A l’inverse de l’intronisation de Michelle Bachelet par son camp, la désignation d’Evelyn Matthei n’était guère prévisible et résulte d’une série noire qui a frappé les prétendants de droite. Après les désistements successifs de deux candidats, l’alliance se tourne en juillet vers la ministre du Travail, membre de l’UDI (Union Democrata Independiente, parti conservateur héritier du «pinochetisme»), pour lui demander d’entrer en lice.
La nouvelle donne ravit les médias chiliens, car l’affrontement se nimbe alors d’un aspect romanesque en raison du passé des candidates. Toutes deux sont filles de généraux de l’armée de l’air, Alberto Bachelet et Fernando Matthei, liés par une profonde amitié jusqu’au coup d’Etat de 1973 qui bouleverse leur relation. Ils choisissent leur camp: Fernando Matthei soutient Pinochet, Alberto Bachelet reste loyal au président Allende.
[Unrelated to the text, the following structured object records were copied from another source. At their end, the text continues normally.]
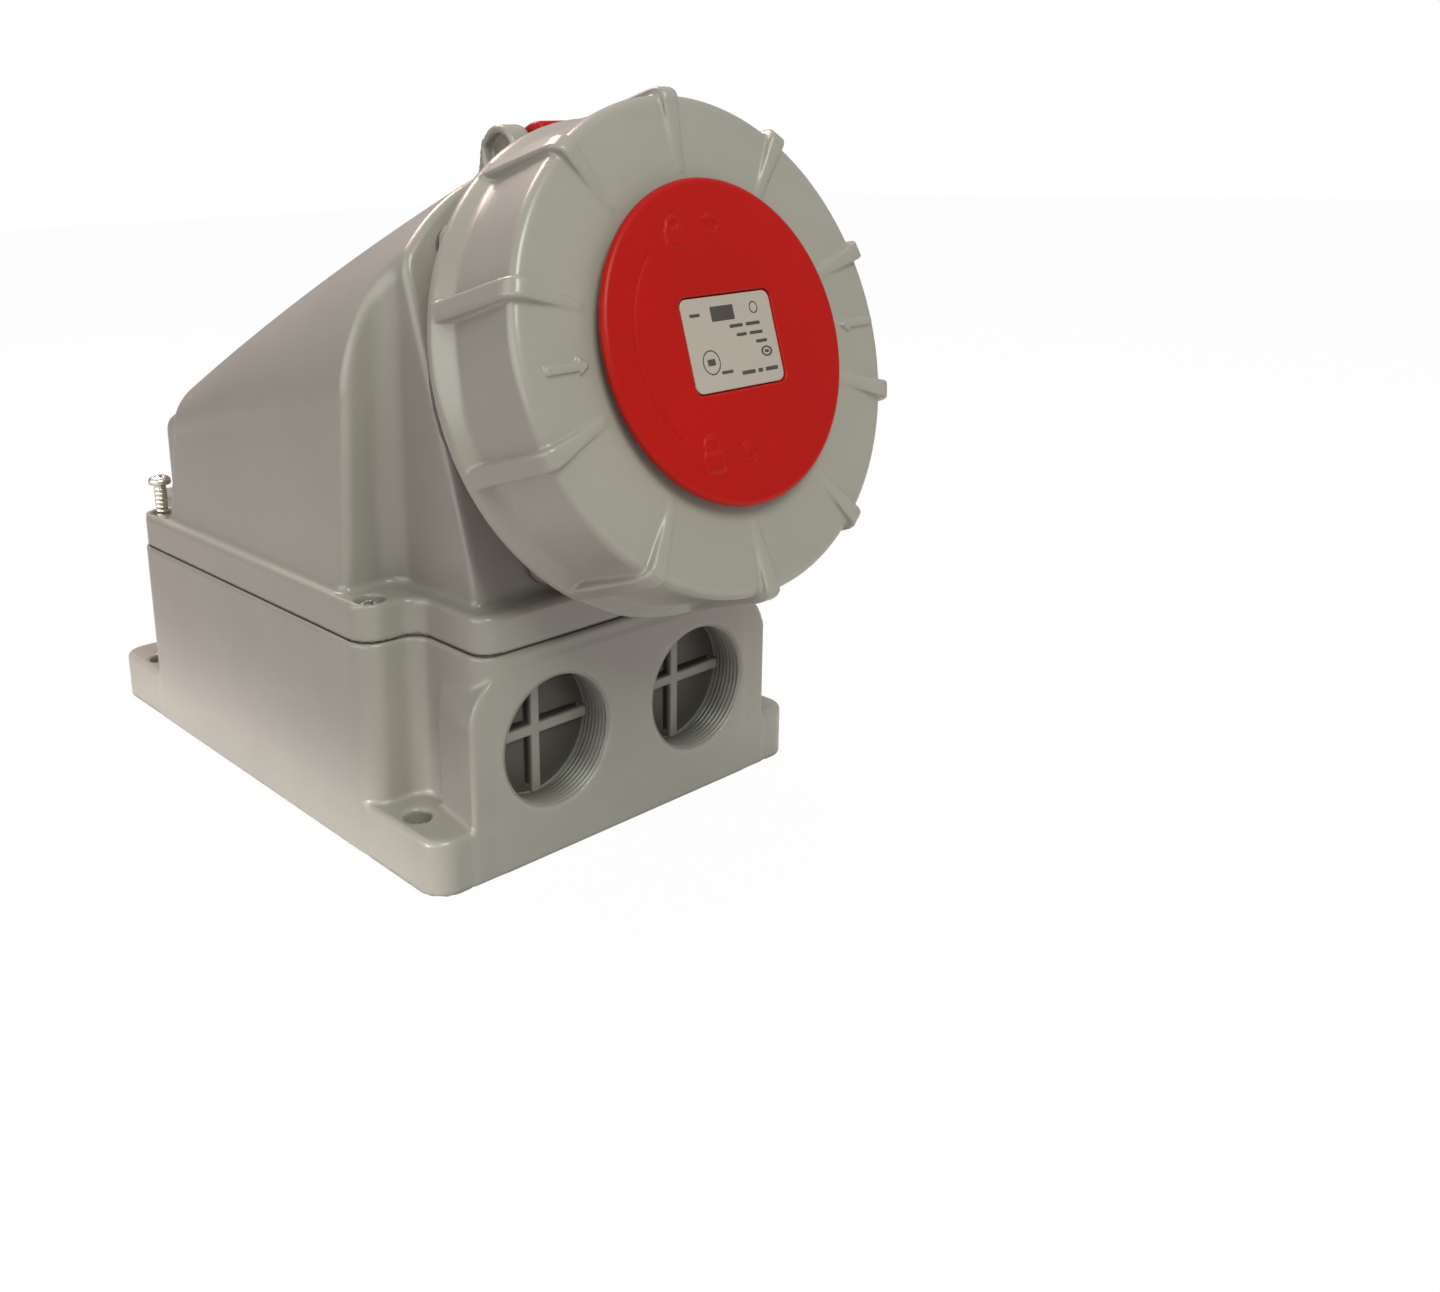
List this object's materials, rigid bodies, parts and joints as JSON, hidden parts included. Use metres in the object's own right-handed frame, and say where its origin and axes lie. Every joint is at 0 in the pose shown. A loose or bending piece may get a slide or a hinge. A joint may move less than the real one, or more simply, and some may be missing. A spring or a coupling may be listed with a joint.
{
  "type": "generator inlet box",
  "caption": "Wall-mounting power inlet box: two-part plastic housing with a slanted round-pin male inlet under a hinged, screw-locking weather lid.",
  "frame": {"origin": "centre of the back face that goes against the wall", "axes": "+Z away from the wall, -Y towards the cable-entry end (down when on a wall), +X across"},
  "size_m": [0.148, 0.2622, 0.2148],
  "materials": {
    "grey_plastic": "satin moulded, light warm grey",
    "red_plastic": "semi-gloss moulded, signal red",
    "dark_plastic": "matt moulded, black",
    "seal_rubber": "matt black elastomer",
    "zinc_steel": "bright zinc plated",
    "brass": "turned brass",
    "spring_steel": "drawn spring wire",
    "label": "printed film, blank"
  },
  "bodies": {
    "enclosure": {"base_box": "grey_plastic", "hood_gasket": "seal_rubber", "hood": "grey_plastic", "cover_screw_front_left": "zinc_steel", "cover_screw_front_right": "zinc_steel", "cover_screw_back_right": "zinc_steel", "flange_gasket": "seal_rubber", "inlet_flange": "grey_plastic", "inlet_shroud": "red_plastic", "contact_carrier": "dark_plastic", "flange_screw_1": "zinc_steel", "flange_screw_2": "zinc_steel", "flange_screw_3": "zinc_steel", "flange_screw_4": "zinc_steel", "pin_l1": "brass", "terminal_screw_l1": "zinc_steel", "pin_l2": "brass", "terminal_screw_l2": "zinc_steel", "pin_l3": "brass", "terminal_screw_l3": "zinc_steel", "pin_earth": "brass", "terminal_screw_earth": "zinc_steel", "pin_pilot": "brass", "terminal_screw_pilot": "zinc_steel", "hinge_pin": "zinc_steel", "hinge_spring": "spring_steel"},
    "back_left_screw": {"cover_screw_back_left": "zinc_steel"},
    "lid": {"lid_carrier": "red_plastic", "lid_gasket": "seal_rubber", "lid_disc": "red_plastic", "rating_plate": "label"},
    "ring": {"locking_ring": "grey_plastic"}
  },
  "joints": [
    {"name": "lid_hinge", "type": "hinge", "parent": "enclosure", "child": "lid", "pos_m": [0, -0.07469, 0.1997], "axis": [-1, 0, 0], "range_deg": [0, 105]},
    {"name": "ring_turn", "type": "hinge", "parent": "lid", "child": "ring", "pos_m": [0, -0.1418, 0.1512], "axis": [0, 0.9563, -0.2924], "range_deg": [0, 30]},
    {"name": "back_left_screw_travel", "type": "slide", "parent": "enclosure", "child": "back_left_screw", "axis": [0, 0, 1], "range_m": [-0.0142, 0]}
  ]
}
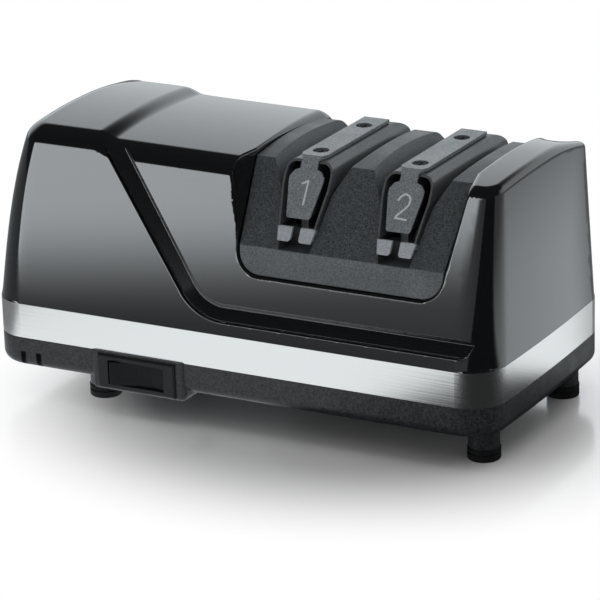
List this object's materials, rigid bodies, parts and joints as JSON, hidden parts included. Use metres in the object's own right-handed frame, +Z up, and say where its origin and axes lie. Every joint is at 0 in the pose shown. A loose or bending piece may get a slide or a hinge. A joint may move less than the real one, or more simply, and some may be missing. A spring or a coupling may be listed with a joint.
{
  "type": "electric knife sharpener",
  "caption": "Countertop electric knife sharpener: black moulded housing with steel band, moulded insert with sprung blade guides over motor-driven grinding discs, rocker switch.",
  "frame": {"origin": "centre of the footprint at the underside of the feet", "axes": "+X along the body towards the blade guides, -Y towards the user, +Z up"},
  "size_m": [0.225, 0.1176, 0.1136],
  "materials": {
    "housing_black": "high gloss moulded, black",
    "band_steel": "bright lengthwise brush",
    "base_black": "fine satin moulded, black",
    "foot_rubber": "matt black rubber",
    "insert_charcoal": "fine spark-eroded texture, charcoal",
    "spring_black": "satin, black",
    "bar_grey": "satin, dark grey",
    "screw_steel": "blackened steel",
    "stop_grey": "satin, light grey",
    "switch_black": "satin, black",
    "rocker_black": "semi-gloss, black",
    "terminal_brass": "plain",
    "magnet_ferrite": "sintered ferrite, dark grey",
    "lamination_steel": "stacked sheet edges",
    "bobbin_white": "natural nylon",
    "winding_copper": "enamelled copper wire",
    "bracket_aluminium": "die cast",
    "bearing_bronze": "sintered bronze",
    "shaft_steel": "ground",
    "fan_black": "moulded nylon, black",
    "disc_grey": "moulded carrier, grey",
    "abrasive_grey": "diamond-coated, fine grain"
  },
  "bodies": {
    "case": {"upper_housing": "housing_black", "steel_band": "band_steel", "base_pan": "base_black", "foot_posts": "base_black", "rubber_feet": "foot_rubber", "guide_insert": "insert_charcoal", "guide_spring_1": "spring_black", "guide_spring_2": "spring_black", "guide_bar_1": "bar_grey", "guide_bar_2": "bar_grey", "guide_bar_screws": "screw_steel", "blade_stops": "stop_grey", "switch_body": "switch_black", "switch_terminals": "terminal_brass", "cord_gland": "foot_rubber", "stator_stack": "lamination_steel", "coil_bobbin": "bobbin_white", "coil_winding": "winding_copper", "bearing_bracket_left": "bracket_aluminium", "bearing_bracket_right": "bracket_aluminium", "sleeve_bearings": "bearing_bronze", "motor_bolts": "screw_steel", "end_bearing": "bearing_bronze", "base_screws": "screw_steel"},
    "drive_line": {"drive_shaft": "shaft_steel", "rotor_core": "lamination_steel", "cooling_fan": "fan_black", "drive_pins": "shaft_steel"},
    "disc_1": {"grinding_disc_1": "disc_grey", "abrasive_ring_1": "abrasive_grey"},
    "disc_2": {"grinding_disc_2": "disc_grey", "abrasive_ring_2": "abrasive_grey"},
    "disc_3": {"grinding_disc_3": "disc_grey", "abrasive_ring_3": "abrasive_grey"},
    "disc_4": {"grinding_disc_4": "disc_grey", "abrasive_ring_4": "abrasive_grey"},
    "rocker": {"rocker": "rocker_black"},
    "clean_out_cover": {"clean_out_cover": "base_black", "swarf_magnet": "magnet_ferrite"}
  },
  "joints": [
    {"name": "shaft_spin", "type": "hinge", "parent": "case", "child": "drive_line", "pos_m": [0, -0.0035, 0.06], "axis": [1, 0, 0], "continuous": true},
    {"name": "disc_slide_1", "type": "slide", "parent": "drive_line", "child": "disc_1", "axis": [1, 0, 0], "range_m": [0, 0.0015], "stiffness_N_per_m": 400, "springref_m": -0.003},
    {"name": "disc_slide_2", "type": "slide", "parent": "drive_line", "child": "disc_2", "axis": [-1, 0, 0], "range_m": [0, 0.0015], "stiffness_N_per_m": 400, "springref_m": -0.003},
    {"name": "disc_slide_3", "type": "slide", "parent": "drive_line", "child": "disc_3", "axis": [1, 0, 0], "range_m": [0, 0.0015], "stiffness_N_per_m": 400, "springref_m": -0.003},
    {"name": "disc_slide_4", "type": "slide", "parent": "drive_line", "child": "disc_4", "axis": [-1, 0, 0], "range_m": [0, 0.0015], "stiffness_N_per_m": 400, "springref_m": -0.003},
    {"name": "rocker_hinge", "type": "hinge", "parent": "case", "child": "rocker", "pos_m": [-0.042, -0.053, 0.0182], "axis": [0, 0, -1], "range_deg": [0, 14]},
    {"name": "clean_out_cover_hinge", "type": "hinge", "parent": "case", "child": "clean_out_cover", "pos_m": [0.047, 0.0175, 0.0168], "axis": [1, 0, 0], "range_deg": [0, 80]}
  ]
}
Par la suite, la trajectoire de chacune des filles s’inscrira dans la droite ligne de la décision paternelle. Alors qu’elles se soumettent aujourd’hui au verdict des urnes, elles incarnent deux Chili qui se font face: l’un qui a subi la dictature et prétend s’attaquer à l’héritage qu’elle a laissé à la société chilienne, l’autre qui a soutenu le régime Pinochet, et entend préserver au mieux ce qu’il a légué à la nouvelle démocratie.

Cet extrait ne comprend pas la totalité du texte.